PROVIDED DATA ▸

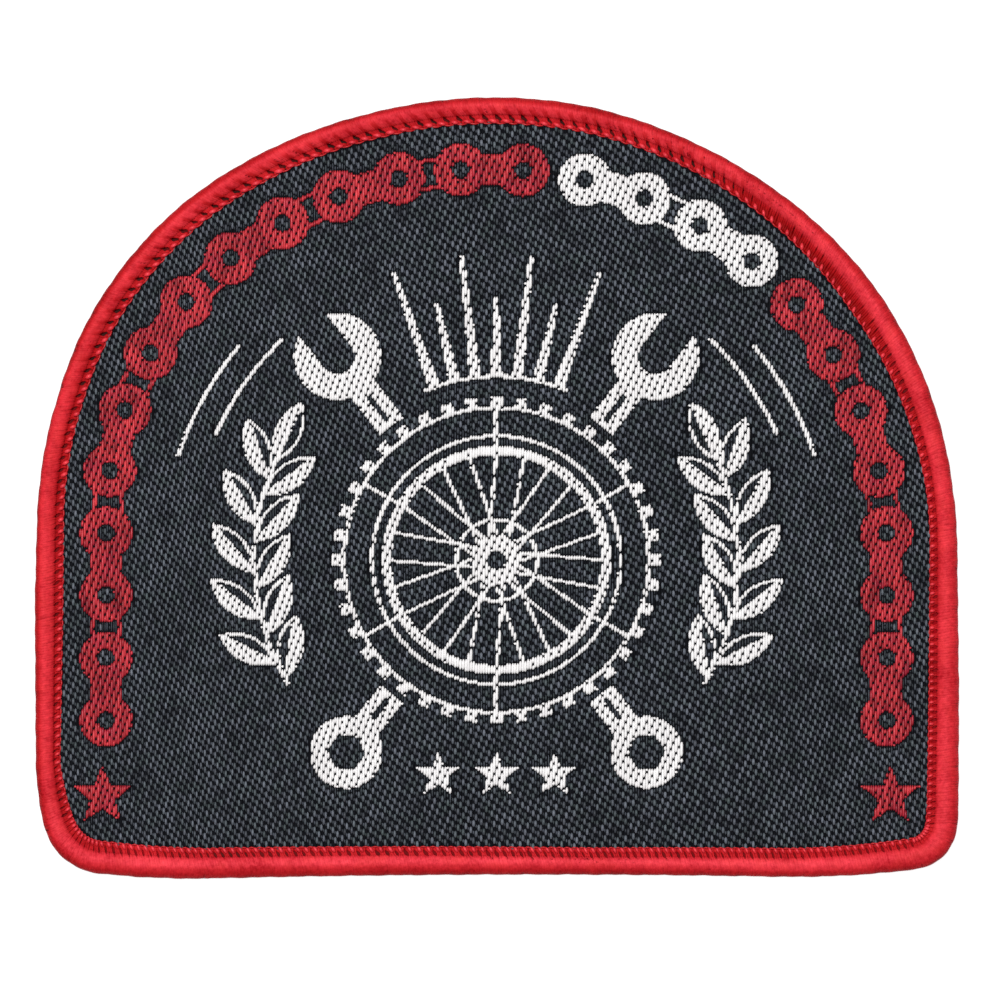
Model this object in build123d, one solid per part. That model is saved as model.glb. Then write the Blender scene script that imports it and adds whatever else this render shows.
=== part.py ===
from build123d import *
import os
from math import atan2, cos, degrees, hypot, radians, sin, sqrt

# Woven patch with an arched top: a stiff cloth ground, a round merrowed border that
# grips its edge, and thin raised figures woven on its face.
# Frame: the patch lies face up, +X to the right of the face, +Y to its top, +Z out of
# the face. The origin is the middle of the outline's box, on the surface it lies on.
# Millimetres throughout. Angles in degrees, counter-clockwise from +X.

# Outline
patch_width = 101.6
patch_height = 85.8
crown_extra = 3.4  # crown radius less half the width
crown_lean = -0.8  # how far the crown's centre stands off the middle line
heel_radius = 98.0  # long curve from the bottom edge into a corner
hip_radius = 32.6  # long curve from a corner into the side
bow_angle = 1.3  # the bottom edge bows inwards between its two feet
# ease: shoulder radius short of half the width; corner: its radius; heel and hip: turns
side_table = {
    "left": {"ease": 5.5, "corner": 6.9, "heel_turn": 5.8, "hip_turn": 13.6},
    "right": {"ease": 2.3, "corner": 5.2, "heel_turn": 7.8, "hip_turn": 5.3},
}

# Cloth and border, in section
cloth_thickness = 1.2
cloth_back_height = 0.3  # the border's underside lifts the cloth's back by this
seam_gap = 0.04  # play between two pieces that lie on each other
edge_cover = 0.3  # thread outside the cloth's edge
flange_thickness = 0.3  # the stitches that lie flat on the face beside the bead
bead_rise = 0.45  # top of the round bead above those stitches
border_width = 3.2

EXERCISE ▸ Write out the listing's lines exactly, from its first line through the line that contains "from math import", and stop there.

REPLY ▸
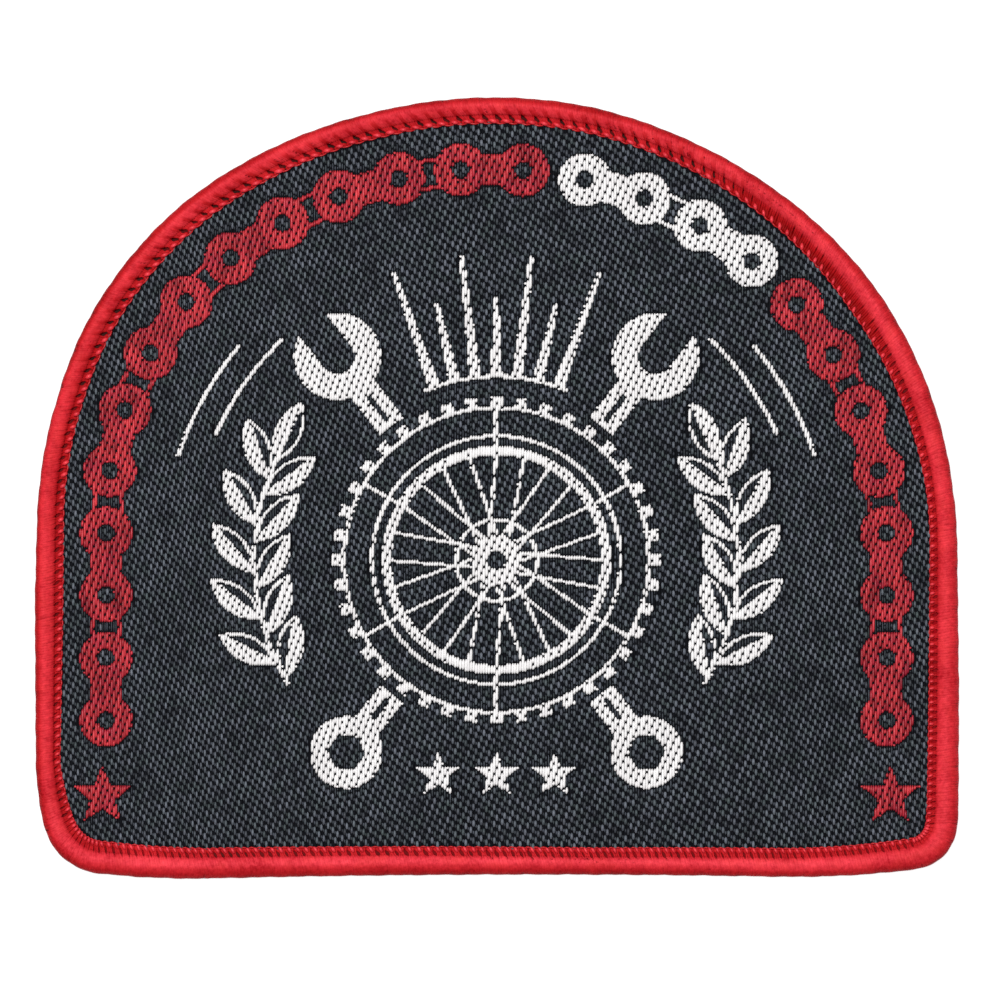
Model this object in build123d, one solid per part. That model is saved as model.glb. Then write the Blender scene script that imports it and adds whatever else this render shows.
=== part.py ===
from build123d import *
import os
from math import atan2, cos, degrees, hypot, radians, sin, sqrt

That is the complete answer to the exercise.